START Information given

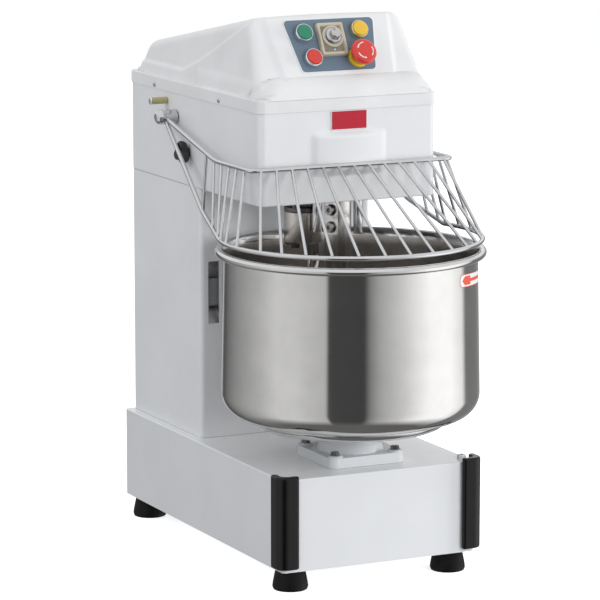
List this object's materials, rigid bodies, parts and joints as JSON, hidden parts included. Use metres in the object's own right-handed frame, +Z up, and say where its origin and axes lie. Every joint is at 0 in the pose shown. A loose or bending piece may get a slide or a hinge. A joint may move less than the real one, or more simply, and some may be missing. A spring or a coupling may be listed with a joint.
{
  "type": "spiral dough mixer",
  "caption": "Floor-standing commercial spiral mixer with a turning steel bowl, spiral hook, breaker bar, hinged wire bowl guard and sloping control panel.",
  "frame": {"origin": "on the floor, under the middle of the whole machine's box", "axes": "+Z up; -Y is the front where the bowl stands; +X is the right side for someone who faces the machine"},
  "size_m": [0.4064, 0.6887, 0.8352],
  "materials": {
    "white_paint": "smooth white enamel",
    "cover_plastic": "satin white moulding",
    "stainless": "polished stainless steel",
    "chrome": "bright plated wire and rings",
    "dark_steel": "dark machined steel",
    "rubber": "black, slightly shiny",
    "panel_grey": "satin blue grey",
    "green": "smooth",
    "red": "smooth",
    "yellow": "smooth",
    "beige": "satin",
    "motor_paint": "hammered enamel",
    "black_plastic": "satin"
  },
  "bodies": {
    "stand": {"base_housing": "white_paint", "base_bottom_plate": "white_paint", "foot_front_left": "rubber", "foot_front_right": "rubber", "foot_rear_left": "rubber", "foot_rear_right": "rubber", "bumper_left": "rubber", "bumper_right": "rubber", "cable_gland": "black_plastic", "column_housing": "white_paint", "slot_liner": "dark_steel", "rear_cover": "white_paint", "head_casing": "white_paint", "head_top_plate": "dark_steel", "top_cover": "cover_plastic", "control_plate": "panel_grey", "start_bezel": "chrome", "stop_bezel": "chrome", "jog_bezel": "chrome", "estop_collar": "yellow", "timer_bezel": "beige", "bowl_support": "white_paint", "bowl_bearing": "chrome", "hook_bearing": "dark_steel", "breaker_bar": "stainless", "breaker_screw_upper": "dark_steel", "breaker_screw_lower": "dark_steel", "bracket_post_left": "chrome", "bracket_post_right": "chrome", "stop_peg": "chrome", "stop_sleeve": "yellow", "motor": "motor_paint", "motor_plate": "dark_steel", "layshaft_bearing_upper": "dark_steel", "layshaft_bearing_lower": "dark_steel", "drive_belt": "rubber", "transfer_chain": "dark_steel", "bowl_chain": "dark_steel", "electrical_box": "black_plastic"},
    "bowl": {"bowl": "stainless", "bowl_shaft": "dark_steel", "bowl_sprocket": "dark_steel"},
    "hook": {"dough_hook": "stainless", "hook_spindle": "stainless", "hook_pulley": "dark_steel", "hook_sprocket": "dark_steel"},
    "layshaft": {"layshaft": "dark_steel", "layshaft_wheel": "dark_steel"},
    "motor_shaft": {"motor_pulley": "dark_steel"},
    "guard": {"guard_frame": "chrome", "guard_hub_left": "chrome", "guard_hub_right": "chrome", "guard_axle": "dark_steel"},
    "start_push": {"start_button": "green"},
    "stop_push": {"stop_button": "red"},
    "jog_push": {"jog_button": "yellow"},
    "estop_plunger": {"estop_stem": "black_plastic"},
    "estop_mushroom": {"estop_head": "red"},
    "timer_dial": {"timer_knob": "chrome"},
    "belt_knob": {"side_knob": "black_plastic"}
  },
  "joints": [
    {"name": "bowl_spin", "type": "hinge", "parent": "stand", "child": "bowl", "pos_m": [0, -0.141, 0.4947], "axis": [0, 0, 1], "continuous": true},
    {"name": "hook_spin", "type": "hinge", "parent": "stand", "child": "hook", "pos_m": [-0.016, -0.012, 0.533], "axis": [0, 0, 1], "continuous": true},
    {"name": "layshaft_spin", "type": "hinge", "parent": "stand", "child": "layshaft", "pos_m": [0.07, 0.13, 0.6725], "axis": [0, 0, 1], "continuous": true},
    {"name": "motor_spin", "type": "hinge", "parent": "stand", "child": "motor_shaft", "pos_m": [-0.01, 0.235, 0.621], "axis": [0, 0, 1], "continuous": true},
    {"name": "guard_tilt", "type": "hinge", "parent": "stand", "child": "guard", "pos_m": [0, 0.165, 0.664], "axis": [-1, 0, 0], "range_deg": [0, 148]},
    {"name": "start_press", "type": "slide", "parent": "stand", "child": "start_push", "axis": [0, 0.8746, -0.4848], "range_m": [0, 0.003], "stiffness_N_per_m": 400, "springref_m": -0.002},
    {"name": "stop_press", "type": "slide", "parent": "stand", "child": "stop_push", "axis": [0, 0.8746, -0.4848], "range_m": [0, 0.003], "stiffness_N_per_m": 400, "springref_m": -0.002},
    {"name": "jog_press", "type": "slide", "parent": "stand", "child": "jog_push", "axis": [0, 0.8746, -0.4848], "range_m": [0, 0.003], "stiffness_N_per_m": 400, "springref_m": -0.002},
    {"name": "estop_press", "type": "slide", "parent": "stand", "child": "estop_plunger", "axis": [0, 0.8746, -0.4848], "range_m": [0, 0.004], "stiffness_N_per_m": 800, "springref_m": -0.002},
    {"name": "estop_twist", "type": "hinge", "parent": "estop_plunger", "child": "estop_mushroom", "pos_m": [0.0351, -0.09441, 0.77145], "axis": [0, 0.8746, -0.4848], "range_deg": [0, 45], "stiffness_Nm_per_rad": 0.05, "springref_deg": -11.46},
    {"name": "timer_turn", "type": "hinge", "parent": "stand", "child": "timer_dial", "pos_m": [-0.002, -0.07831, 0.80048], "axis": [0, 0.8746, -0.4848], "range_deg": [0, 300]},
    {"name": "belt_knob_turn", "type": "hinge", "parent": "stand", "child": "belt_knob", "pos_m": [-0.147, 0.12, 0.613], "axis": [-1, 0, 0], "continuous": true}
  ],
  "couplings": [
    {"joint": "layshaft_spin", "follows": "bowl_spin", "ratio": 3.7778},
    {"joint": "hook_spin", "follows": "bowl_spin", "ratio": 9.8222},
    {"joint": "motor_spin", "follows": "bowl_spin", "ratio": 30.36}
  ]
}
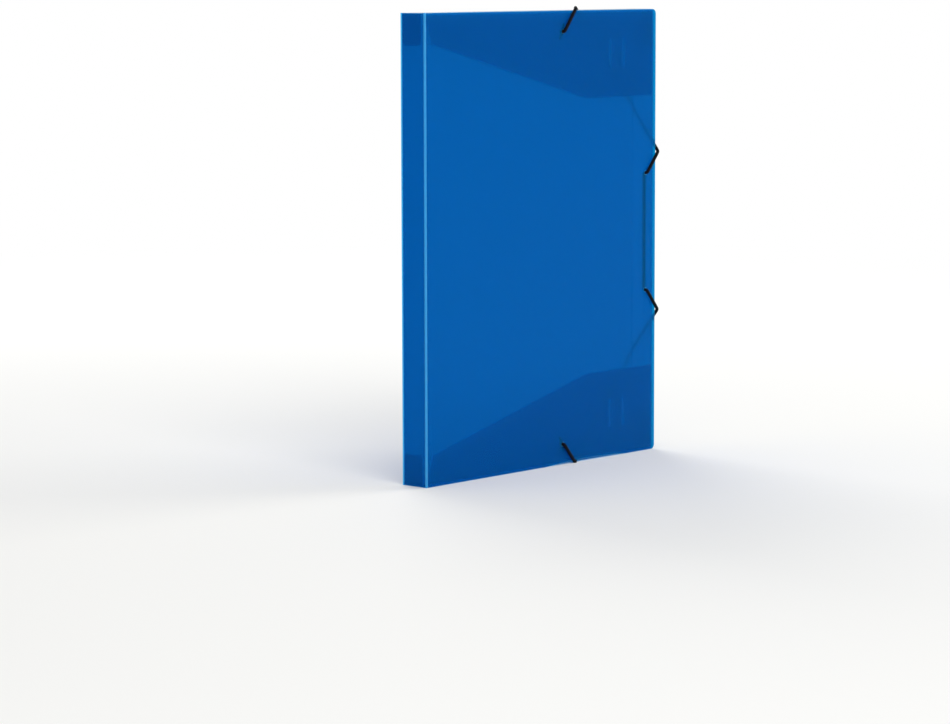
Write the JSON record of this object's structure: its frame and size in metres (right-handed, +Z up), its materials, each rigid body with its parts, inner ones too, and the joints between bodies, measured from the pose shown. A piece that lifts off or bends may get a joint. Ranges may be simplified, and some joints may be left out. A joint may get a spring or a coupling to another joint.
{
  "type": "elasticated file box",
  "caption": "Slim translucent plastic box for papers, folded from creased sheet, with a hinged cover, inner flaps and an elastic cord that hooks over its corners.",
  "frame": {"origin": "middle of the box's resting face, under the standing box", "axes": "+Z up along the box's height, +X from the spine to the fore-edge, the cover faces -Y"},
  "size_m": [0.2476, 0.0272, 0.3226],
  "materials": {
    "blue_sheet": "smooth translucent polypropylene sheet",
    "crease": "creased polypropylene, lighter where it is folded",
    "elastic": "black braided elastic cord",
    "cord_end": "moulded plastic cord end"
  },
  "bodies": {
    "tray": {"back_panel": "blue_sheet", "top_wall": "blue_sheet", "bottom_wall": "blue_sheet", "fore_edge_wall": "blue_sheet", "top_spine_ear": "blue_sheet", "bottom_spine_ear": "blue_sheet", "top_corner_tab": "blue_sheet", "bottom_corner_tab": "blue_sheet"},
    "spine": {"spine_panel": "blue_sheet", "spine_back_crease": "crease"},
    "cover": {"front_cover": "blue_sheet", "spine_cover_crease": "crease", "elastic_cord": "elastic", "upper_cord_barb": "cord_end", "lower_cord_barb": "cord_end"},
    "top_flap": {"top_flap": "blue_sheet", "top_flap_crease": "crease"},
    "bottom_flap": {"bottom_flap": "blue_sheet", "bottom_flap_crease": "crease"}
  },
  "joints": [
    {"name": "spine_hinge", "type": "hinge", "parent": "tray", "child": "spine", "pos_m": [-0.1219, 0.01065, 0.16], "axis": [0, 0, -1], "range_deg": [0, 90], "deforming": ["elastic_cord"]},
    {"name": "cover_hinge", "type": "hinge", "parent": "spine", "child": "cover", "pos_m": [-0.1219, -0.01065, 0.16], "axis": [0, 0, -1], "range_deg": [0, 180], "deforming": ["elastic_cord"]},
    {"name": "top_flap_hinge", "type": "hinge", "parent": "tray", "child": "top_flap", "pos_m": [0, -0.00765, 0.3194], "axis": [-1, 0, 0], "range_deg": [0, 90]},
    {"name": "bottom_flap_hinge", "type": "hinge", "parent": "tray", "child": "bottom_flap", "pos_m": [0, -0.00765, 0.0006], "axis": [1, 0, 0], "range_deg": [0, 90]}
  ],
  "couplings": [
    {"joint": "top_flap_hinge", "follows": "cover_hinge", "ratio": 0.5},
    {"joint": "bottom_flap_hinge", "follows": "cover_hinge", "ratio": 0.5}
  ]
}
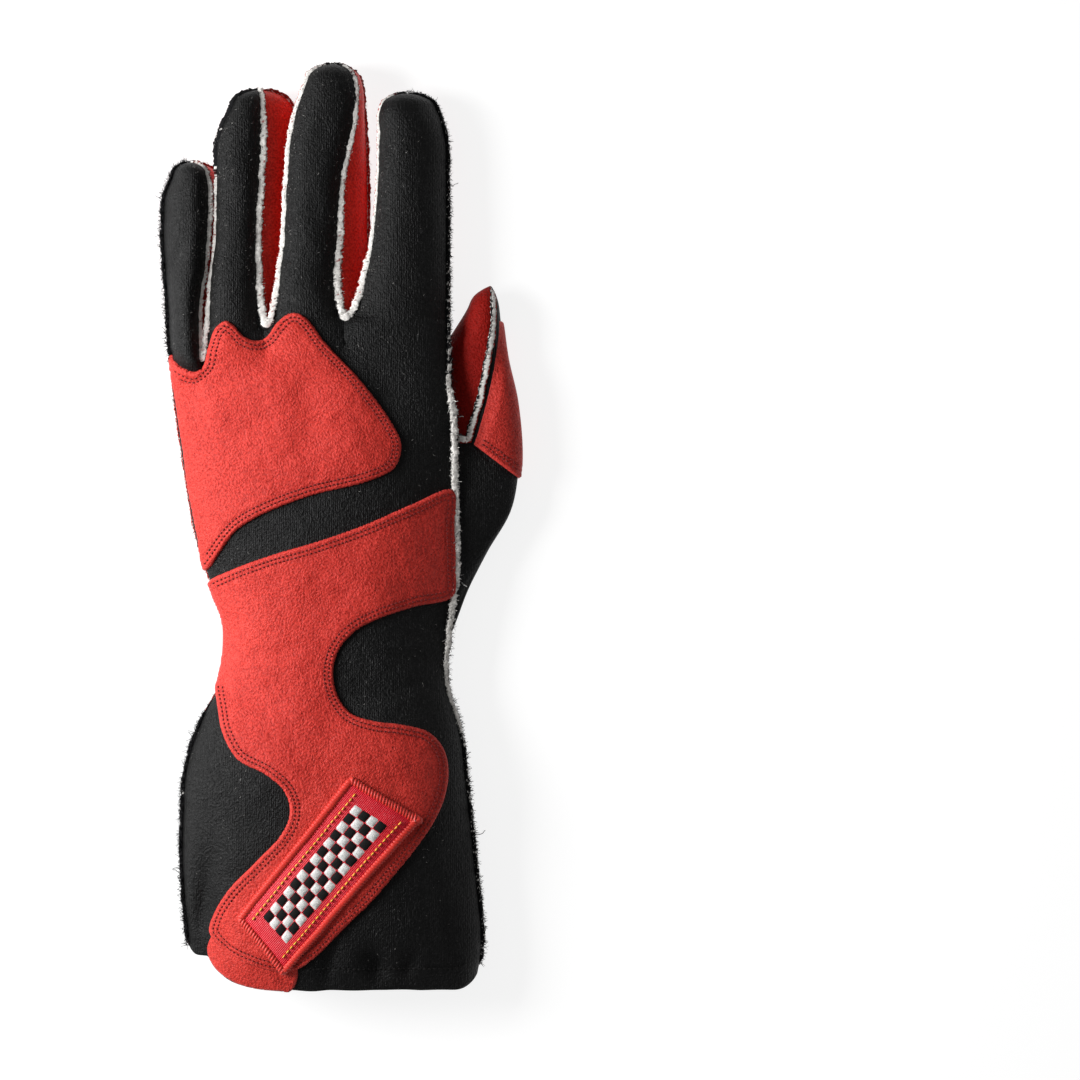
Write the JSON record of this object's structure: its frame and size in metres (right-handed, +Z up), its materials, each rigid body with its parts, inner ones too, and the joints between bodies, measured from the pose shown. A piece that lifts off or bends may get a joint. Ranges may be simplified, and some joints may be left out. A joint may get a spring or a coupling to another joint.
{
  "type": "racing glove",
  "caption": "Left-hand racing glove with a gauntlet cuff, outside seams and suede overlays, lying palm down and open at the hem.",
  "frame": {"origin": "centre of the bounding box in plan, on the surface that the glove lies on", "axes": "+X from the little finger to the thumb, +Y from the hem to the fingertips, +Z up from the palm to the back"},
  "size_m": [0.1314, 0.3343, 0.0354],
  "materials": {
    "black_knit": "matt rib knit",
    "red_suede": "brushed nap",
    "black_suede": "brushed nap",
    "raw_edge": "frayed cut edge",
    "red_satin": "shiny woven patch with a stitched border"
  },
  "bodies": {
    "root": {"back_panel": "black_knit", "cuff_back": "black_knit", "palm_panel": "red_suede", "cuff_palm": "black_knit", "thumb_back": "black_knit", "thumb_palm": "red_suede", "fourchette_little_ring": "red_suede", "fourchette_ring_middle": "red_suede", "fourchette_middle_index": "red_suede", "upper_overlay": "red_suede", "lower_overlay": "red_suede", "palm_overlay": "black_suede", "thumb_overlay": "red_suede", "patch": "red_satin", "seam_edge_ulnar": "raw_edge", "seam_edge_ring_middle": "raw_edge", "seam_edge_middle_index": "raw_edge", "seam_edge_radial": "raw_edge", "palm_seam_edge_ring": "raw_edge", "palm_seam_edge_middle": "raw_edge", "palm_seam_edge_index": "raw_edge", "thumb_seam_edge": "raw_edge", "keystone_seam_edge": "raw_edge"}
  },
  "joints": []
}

END Information given

Task instructions: From the entries above, collect every line with the string "origin" in it.

Problem solution:
List this object's materials, rigid bodies, parts and joints as JSON, hidden parts included. Use metres in the object's own right-handed frame, +Z up, and say where its origin and axes lie. Every joint is at 0 in the pose shown. A loose or bending piece may get a slide or a hinge. A joint may move less than the real one, or more simply, and some may be missing. A spring or a coupling may be listed with a joint.
  "frame": {"origin": "on the floor, under the middle of the whole machine's box", "axes": "+Z up; -Y is the front where the bowl stands; +X is the right side for someone who faces the machine"},
  "frame": {"origin": "middle of the box's resting face, under the standing box", "axes": "+Z up along the box's height, +X from the spine to the fore-edge, the cover faces -Y"},
  "frame": {"origin": "centre of the bounding box in plan, on the surface that the glove lies on", "axes": "+X from the little finger to the thumb, +Y from the hem to the fingertips, +Z up from the palm to the back"},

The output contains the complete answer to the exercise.